I designed a manual operations system to hold it all together:

  • A standardised folder architecture that mirrored the platform's hierarchy — every client had a consistent structure so anyone on the team could navigate it without asking
  • Intake templates that captured the information the client team was collecting inconsistently, ensuring proper handover and nothing fell through the gaps
  • A project plan template that gave the experience design team a shared structure with clear owners, milestones, and lead times
  • A facilitator brief template that standardised how information was passed to facilitators, replacing the ad-hoc briefings that had been causing errors

The result was a system that multiple teams — client engagement, experience design, operations, and design — could use without training.
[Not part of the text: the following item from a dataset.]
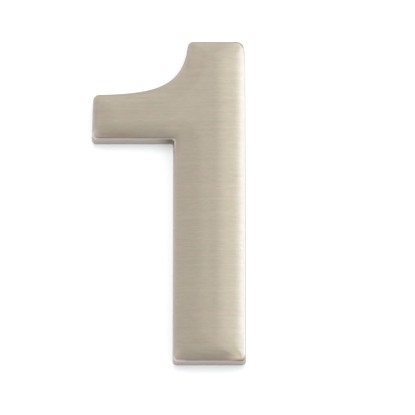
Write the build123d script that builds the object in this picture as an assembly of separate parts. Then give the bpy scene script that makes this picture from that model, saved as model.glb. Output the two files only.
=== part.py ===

It absorbed the coordination work the platform would have automated, and it held up as the business scaled.

Outcome & Impact

~90% Phase 1 MVP Designed & Validated
3 Phase Feature Roadmap Authored
4 User Groups Served by One System
Manual System Adopted Across Teams

The platform MVP was designed, validated, and in active development before it was paused due to changing business priorities.


What came after was arguably as valuable: a manual operations system that solved the core coordination problem within the business's constraints and kept programs running reliably as the team grew.

Reflection

This project taught me to let go when a something wasn't working or possible and focus on designing the next best thing.


Foundation over fancy features. Everything else is decoration until the foundation holds.


The folder structure and templates weren't glamorous work. But they worked, and they outlasted the platform that inspired them. Sometimes the most impactful design is the one that makes the manual work manageable.

Solve the core problem first. Everything else is decoration until the foundation holds.